なお、第1世紀前後の成立となるヨハネ「福音書」を基準に教説される方々もおられるようであるが、ギリシア人かと見紛うほどにも思惟的で「多弁」なイエスを描くヨハネ「福音書」からの解釈は我田引水に陥りやすい。率直に申し上げてその類(たぐい)は、『旧約聖書』「出エジプト記」に描かれた神の「自称」記事(3.14)への強引な類推を促すための恣意的な教説である。この「自称」記事は、有賀鉄太郎氏(1899-1977)の論文集成となる『キリスト教思想における存在論の問題』(1969年初版)を無視しては本来語れない箇所であることだけを、指摘しておきたい。

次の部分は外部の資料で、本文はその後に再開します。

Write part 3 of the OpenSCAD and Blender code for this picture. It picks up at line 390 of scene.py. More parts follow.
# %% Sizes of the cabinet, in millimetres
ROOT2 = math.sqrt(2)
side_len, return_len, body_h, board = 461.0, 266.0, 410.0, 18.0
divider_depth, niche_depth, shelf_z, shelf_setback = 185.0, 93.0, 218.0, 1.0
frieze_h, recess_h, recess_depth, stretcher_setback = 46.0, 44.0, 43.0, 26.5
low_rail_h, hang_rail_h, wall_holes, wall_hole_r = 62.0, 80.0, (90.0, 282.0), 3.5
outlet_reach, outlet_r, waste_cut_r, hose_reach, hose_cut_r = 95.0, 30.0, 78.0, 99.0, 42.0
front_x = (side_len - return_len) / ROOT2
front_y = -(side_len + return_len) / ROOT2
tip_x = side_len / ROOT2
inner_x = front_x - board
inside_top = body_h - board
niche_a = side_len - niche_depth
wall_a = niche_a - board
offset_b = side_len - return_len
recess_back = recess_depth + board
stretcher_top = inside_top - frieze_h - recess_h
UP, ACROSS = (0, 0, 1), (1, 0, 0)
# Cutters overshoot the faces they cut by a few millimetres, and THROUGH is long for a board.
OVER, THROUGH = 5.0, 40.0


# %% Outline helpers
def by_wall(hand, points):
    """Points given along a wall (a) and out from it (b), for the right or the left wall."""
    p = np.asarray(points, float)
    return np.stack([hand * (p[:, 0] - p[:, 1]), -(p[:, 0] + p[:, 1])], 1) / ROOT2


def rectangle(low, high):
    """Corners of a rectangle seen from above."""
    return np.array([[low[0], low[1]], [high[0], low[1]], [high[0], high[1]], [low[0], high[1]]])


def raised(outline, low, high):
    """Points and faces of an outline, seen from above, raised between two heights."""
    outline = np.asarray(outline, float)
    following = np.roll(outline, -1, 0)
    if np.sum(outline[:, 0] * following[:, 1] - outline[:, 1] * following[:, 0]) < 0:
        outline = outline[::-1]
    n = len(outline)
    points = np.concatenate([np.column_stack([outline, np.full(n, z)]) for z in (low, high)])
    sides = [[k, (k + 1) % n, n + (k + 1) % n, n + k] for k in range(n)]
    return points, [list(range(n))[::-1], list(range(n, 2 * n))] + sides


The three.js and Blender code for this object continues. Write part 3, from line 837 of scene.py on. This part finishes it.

以上の点を踏まえ辛うじて、「湖の上を歩く」イエスを叙述したと思しきマルコ・マタイの判断・解釈・了解に遡及する可能性がでてくる。

結論から申し上げるとこの箇所は、いわゆる「奇跡」を証しせんがためのものではない。

マルコ・マタイには、「奇跡である」という自覚は微塵もなかった、とわたしは考えている。おそらく目にしたであろう事実・資料、耳にしたであろう体験・伝承・口伝等いっさいを前にして導かれた両人の「了解」は、圧倒的なイエスの「前人称性(無私性)」(注)、宗教的に翻訳すればメシア性への信憑、のみであったと思われる。
(注)「前(非)人称性」に関する系譜的考察としては、加國尚志『「あいだ」の共有 生命の現象学と臨床哲学』(月刊『現代思想』2010年10月号収録論文)を、さらに特化した論考としては、木村敏『心の病理を考える』第四章(岩波新書版)、『偶然性の精神病理』第五章(岩波現代文庫版)、『分裂病と他者』第三章・六章・七章(ちくま学芸文庫版)などを参照していただきたい。
つまりは、こういうことである。。。


「逆風」に長時間難儀を強いられていたペトロ以下弟子たちは、暗闇の中にいた。その「逆風」に湖岸近くまで舟が押し戻されていようなどとは、つゆも知らなかったのであろう。

DAS LAND DER BIBEL
Deutsche Bibelgesellschaft
「強い風」は、平地をも襲っている。砂塵の舞う暗闇のなか、目的地を目指し湖畔を後追いすることが、はたしてイエスにできたであろうか。

再度、地図をご覧いただきたい。ご覧のように、地形はほぼ直線。膝あるいは腰あたりまでをガリラヤ湖に沈め歩いたほうが、時間はかかるであろうが、砂塵の影響も強風の抵抗も少なく得策である。海抜マイナス200以上、熱帯に近い気候がその行為を可能にする。

衣の裾が湖面にゆらいだ。

舟は波にあおられ、なかなか前進せず、湖岸に押し戻されるばかりである。やがてイエスの視界に、舟が捉えられる。

半身を濡らしながらも、イエスは頓着することなく、黙々と目的地目指し通り過ぎようとする。

湖岸近くまで押し戻されていた舟からも、そのイエスの姿がぼんやりと見えはじめる。見えるほどに白色の衣姿であったのだろう。依然、裾は湖面にゆらいでいる。「幽霊だ」(マルコ6.49 マタイ14.26)と叫び、恐れ、おびえるのは当然であろう。

「わたしだ。恐れることはない。」

暗闇の中、ようやく舟に乗り込んだイエス水浸しの、しかしその精悍な姿を、一度想像されてみられるがよい。


皆様が仮にもイエスの弟子であったとするならば。。。
仮にも皆様の眼前に、
このようなイエスの圧倒的な無私性(前人称性)が晒されたとするならば。。。
暗闇の中、はたして皆様は如何様に振る舞い、如何様に応答されるであろうか。

つゆも咽びたまはで、はたつゆも涙したまはで、はたまたつゆも屈じたまはで、まこといまそかるべきかは。。。

むしろわたしは、日本人キリスト教指導者にこそ、そう問い質したい。

ペトロの薄信を信徒になぞり、大揺れに揺れる「舟」を教会の危機に喩え、「神の子」イエスの守護を熱弁しては、信仰をむなしく煽るが如き護教的かつ訓育的教説に、はたして何の意味があると仰せられるのであろうか。

そこに生きたDaseinイエス「の」信仰はない。そこに同じく生き苦しむDasein「わたし」の救いはない。そこは額縁のなかに描かれた「イエス」のオークション会場であった。

一度は訪れたが二度とは教会に来ぬ夥しい数の未信徒方々の、それが気分である。